Bridging the Quantum Gap

Bridging the Quantum Gap

With quantum computing promising mindboggling machine performance, can our encryption standards match up?

Today, especially faced by the vagaries of a post-COVID world, almost all communication and data transmission has been pushed to the Cloud. The unwavering reliance of global network systems on standard encryption methods to protect its users’ sensitive information on the internet cannot be stressed enough. Be it the small padlock on the address bar of your web browser, WhatsApp guaranteeing end-to-end encryption on its calls, or protected websites being continually remodified for your online purchases – ensuring secure connectivity across platforms is unequivocally crucial.

This especially holds true at a time when the US National Academies of Sciences, Engineering, and Medicine has proclaimed that the development of powerful quantum computing – capable of breaching our conventional cryptographic defences at ease– might not be very far away.

A snapshot of the encryption timeline

Back in the early 1970s, IBM pioneered the formation of a ‘crypto group’, the first-of-its-kind block cypher that would protect customer data. This was dubbed as the Data Encryption Standard (DES) and eventually adopted as the national standard for data protection in the United States. It did, however, have its fallacies and was prone to several attacks. In 1997, American network security firm RSA Security even sponsored a competition, offering cash prizes for any group that could break this form of encryption and read the messages being transmitted through it.

Not only was the DES cracked, but a custom-DES cracker was also developed at the cost of a quarter of a million dollars by the Electronic Frontier Foundation (EFF) the following year. The need to adopt a new encryption service was palpable.

In the early 2000s, DES was replaced by the Advanced Encryption Standard (AES), a royalty-free encryption standard that is still in use for a fair bit of classified US government information. Fast forward to today – a time when livelihoods are almost entirely based on Cloud computing – data security is primarily being guaranteed by encryption methods (both of the symmetric and asymmetric kind) and is continually being developed and refined in order to promote safety on the web. Now, however, with the evolution of quantum machines, the challenge is set to become rather steep.

The quantum evolution

Quantum machines, based on principles of quantum mechanics developed in the early twentieth century, are fundamentally different from the classical computing machines used today. Instead of using binary signals comprising endless combinations of 0 and 1 (OFF and ON), they use the principle of ‘superposition’ and ‘entanglement’ using quantum bits – called qubits – to execute tasks. The principle of superposition, though appearing to be counter intuitive to everyday logic, allows machines to simultaneously work in multiple states at the same time (imagine 0s and 1s coexisting, leading to simultaneous ‘on’ and ‘off’ states).

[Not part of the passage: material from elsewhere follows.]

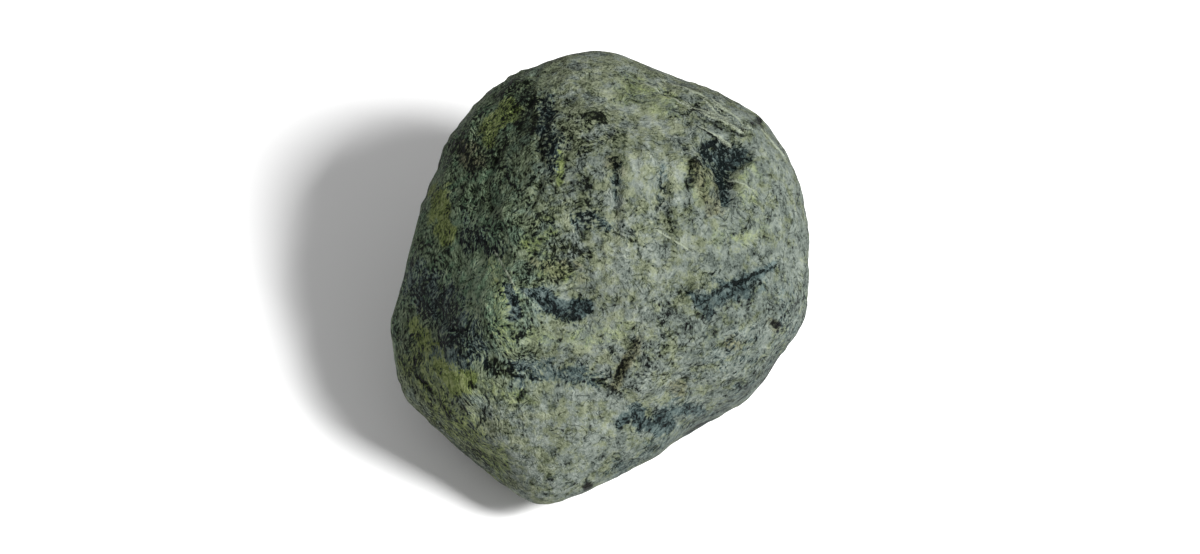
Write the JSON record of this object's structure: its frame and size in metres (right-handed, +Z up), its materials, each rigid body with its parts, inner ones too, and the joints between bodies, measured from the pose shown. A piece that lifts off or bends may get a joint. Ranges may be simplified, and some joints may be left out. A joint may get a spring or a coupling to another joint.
{
  "type": "serpentine rock",
  "caption": "Water-worn cobble of green serpentine with soft-edged faces, a pit and a shallow step, resting on a small worn flat spot.",
  "frame": {"origin": "middle of the stone's footprint box, on the ground plane it rests on", "axes": "+Z up from the ground, -Y towards the low nose and the best-seen side, +X to the right of that side"},
  "size_m": [0.1502, 0.1588, 0.1128],
  "materials": {
    "worn_serpentine": "matt, water-worn, mottled green and grey with dark and yellow-green patches"
  },
  "bodies": {
    "root": {"serpentine_rock": "worn_serpentine"}
  },
  "joints": []
}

That is the mystery of quantum physics in which any entity may exist or not exist at the same given moment. The ‘entangled’ qubits will now be allowed to exist in the same quantum state, with changes to either predictably altering the state of the other. To use extremely simple terms, it has the potential to enhance computing speeds as something in the ‘on’ state will need not have to wait to reach the ‘off’ state and vice versa, as both can coexist – thus cutting down performance time. This will make the machines of the future far more powerful in several kinds of calculations, including faster decoding of the mathematical underpinnings of modern encryption.

In fact, back in 2016, the US National Institute of Standards and Technology (NIST) even launched a 6-year long competition to develop quantum-proof cryptography standards to protect the machines of the future. Having narrowed down the initial pool of contestants, one specific approach has been found to be especially prudent among the remaining ones – lattice-based cryptography.

Lattice-based cryptography –The way ahead?

Before we proceed further, let’s imagine a lattice. It is a massive grid across thousands of dimensions made up of billions of individual points. The code is formed by tracing a specific route between any two designated points on that complex grid. Hence, in order to break the code, one would have to know the exact route that needs to be followed – else risk getting caught up in a perennially convoluted maze with several trillions of possible paths.

This is, of course, far more secure an option when compared to the public-key encryption followed today, where traditional mathematics is used to encode data between two points, each having one key – one for the server and one for the user. Breaking it would only require decoding data (such as passwords, PINs, etc) at one or both ends.

While lattice-based cryptography appears to be a much more robust method of encoding data, its usability needs to be maintained. A piece of lattice-encoded medical equipment with a small amount of memory may require highly complex keys to unlock it – and hence lose its usability in real-life scenarios. Therefore, the size of the data required for decryption must be made user-friendly as well.

While quantum computing as a standard feature might still be far off, it may not be as far as we now perceive. In fact, in 2019 itself, Google announced that it had designed a 53-bit quantum computer – Sycamore – that could solve a complex math problem (something which would take a traditional computer almost 10,000 years to solve) in about 200 seconds. Though it did face its share of criticism, it essentially showed that the quantum jump is an attainable bridge that will be jumped in the near future – and not a far one.